Beyond this inspired casting, the ensemble troupe writ large has big names, cult heroes and actors who have gone on to huge things.
These actors including (in no particular order):
- Damien Lewis
- Ron Livingston
- Donnie Wahlberg
- Dexter Fletcher
- Neal McDonough
- Michael Fassbender
- Kirk Acevedo
- Tom Hardy
- Stephen Graham
- Dominic Cooper
- James McAvoy
- Simon Pegg
- Colin Hanks
HBO were almost showing off, but of course who could have known really what they’d all achieve? The fact remains, though, even bit parts were depicted by thespians of talent.
While audiences may now be accustomed to the grainy, desaturated look of Band of Brothers, the style remains unequalled.
Compared to the hyper-realism of something like 2014’s Fury, it looks like a documentary. A cinema verite approach (borrowed from its big screen cousin) is nonetheless effective to this day.
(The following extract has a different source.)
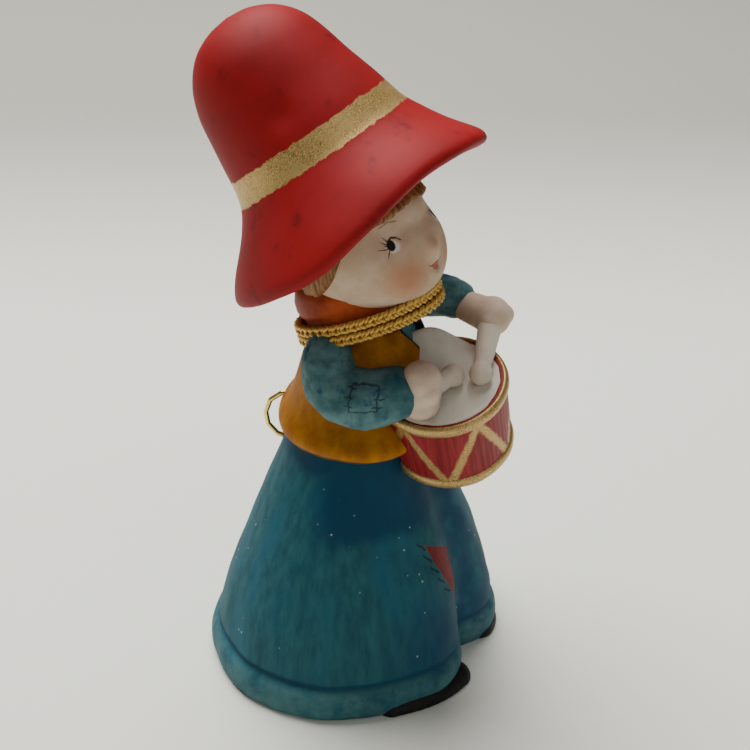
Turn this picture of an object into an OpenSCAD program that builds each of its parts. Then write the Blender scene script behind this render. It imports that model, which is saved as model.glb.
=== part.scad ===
// Bisque porcelain figurine bell: a drummer child whose trousers are the bell.
// Origin at the middle of the bell's mouth, on the table. The child faces -Y.

/* [Bell] */
// Half width of the bell's mouth, side to side
mouth_rx = 32.6; // [28:0.2:39]
// Half depth of the bell's mouth, front to back
mouth_ry = 28.4; // [25:0.2:34]
// Height of the waist, where the trousers end
waist_z = 54; // [50:1:57]
// Half depth of the waist
waist_ry = 13; // [12:0.1:14.4]
// Wall of the bell
bell_wall = 2.6; // [2:0.1:3.4]
// Height of the turned-up cuff
cuff_h = 6.5; // [4:0.5:9]
// How far the cuff stands proud
cuff_bulge = 0.8; // [0.3:0.1:1.5]
// Depth of the crease between the legs at the floor, as a share of the radius
crease = 0.10; // [0.02:0.01:0.16]

/* [Torso and vest] */
// Wall of the torso
torso_wall = 2.4; // [1.8:0.1:3]
// Thickness of the vest at the chest
vest_t = 1.3; // [0.8:0.1:1.8]
// How far the vest's hem flares
hem_flare = 2; // [1:0.1:3.5]
// Height of the vest's hem
hem_z = 51.5; // [49:0.5:53]

/* [Head and scarf] */
// Radius of the head
head_r = 14.3; // [13:0.1:15.5]
// Wall of the head
head_wall = 2.4; // [1.8:0.1:3]
// Thickness of the hair
hair_t = 1.3; // [0.8:0.1:2]
// Outer radius of the scarf
scarf_r = 12.7; // [12:0.1:14]
// Forward tilt of the scarf and cord
scarf_tilt = 16; // [8:1:20]
// Diameter of the braided cord
cord_d = 2; // [1.4:0.1:2.6]

/* [Hat] */
// Radius of the crown at the band
band_r = 18; // [17:0.1:20]
// Height of the crown above the band
crown_h = 28; // [24:0.5:34]
// Radius of the brim
brim_r = 28.5; // [26:0.5:32]
// Drop of the brim below the band
brim_drop = 15; // [12:0.5:18]
// Wall of the hat
hat_wall = 2.6; // [2:0.1:3.4]
// Backward tilt of the hat
hat_tilt = 38; // [32:1:42]

/* [Arms and drum] */
// Radius of the sleeves at the elbow
sleeve_r = 6; // [5:0.1:6.6]
// Radius of a fist
fist_r = 3.6; // [3.2:0.1:4.1]
// Diameter of a drumstick
stick_d = 3.4; // [2.4:0.1:4]
// Radius of a drumstick's round end
stick_ball_r = 2.3; // [1.8:0.1:2.8]
// Radius of the drum at its head
drum_r = 12.2; // [11.2:0.1:13.2]
// Height of the drum
drum_h = 17.5; // [15.5:0.5:19]
// Wall of the drum
drum_wall = 2.2; // [1.6:0.1:3]

/* [Hanger and clapper] */
// Diameter of the hanger's wire
hanger_d = 1.1; // [0.8:0.1:1.4]
// Diameter of the holes for the hanger
hanger_hole_d = 3; // [2.2:0.1:3.4]
// Diameter of the clapper's wire
clapper_d = 0.9; // [0.7:0.1:1.1]
// Radius of the link's ring, at the middle of its wire
link_r = 2; // [1.8:0.1:2.4]
// Radius of the clapper's bead
bead_r = 4.5; // [3.5:0.1:5]
// Height of the bead's middle above the table
bead_z = 17; // [15:0.5:19]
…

The advances in realism due to the compressed air, artillery hits, allowing actors to be believably blown up without exposing them to the risk of pyrotechnics, still rings true. As artillery and mortars wreak havoc on the mortality and moral of the men in harrowing instalments, the shell shock rattles through the TV.
Band of Brothers‘ computer generated effects on a grand scale, such as the drop into France, are ever so slightly lacking in intimate detail now, but not enough to detract. Frankly, many wouldn’t notice at all, even on a high-quality television. The onscreen battles such as Carentan, echo all the grim realism (assumed realism, for those of us lucky enough to have never been in a war) of Saving Private Ryan. The Battle of the Bulge scenes (bastardly Bastogne) remain, along with Carentan, probably the most visually stunning of the show – or of any military drama.
Ultimately, it’s incredibly hard to remain aware, even with history on our side, that we’re witnessing the re-enactment of real people dying. It’s arduous trying to keep track of who lives and who dies. Soldiers come and soldiers go: alive, dead and often somewhere agonisingly in between. While some of the unique harshness has been washed away by time, in war, anyone and everyone can die. There aren’t any Game of Thrones surprises to see here. The brilliance lies in the thousand yard stare Band of Brothers manages to impose on its viewer. An audience apathy derived directly from the week-on-week destruction.
The staying power
What Band of Brothers offers to a virginal viewer is subjective. For some, it might be too hard a watch, others may be desensitised to its violence. Yes, the effects have aged a bit, but the Normandy drop scene is still astonishing. Only recently was it bested by Overlord. The hours zip along at pace, and despite the length, it’s a “just one more” kind of show. Still compulsive enough to require a binge.
Even after all these viewings, Band of Brothers is brilliant, in equal parts exciting, shocking and moving. Speaking for its impact on the television landscape is perhaps a misnomer, as this show was never intended as anything more than a screen event in your living room. Which perhaps, given its pre-Netflix (et al.) status, denotes the rise of the impact show – and our thirst for them.
What this wonderful, expertly made television ultimately conveys the power of finding solace in humanity, forged in fire and death.
Like many of the soldiers, that will never grow old.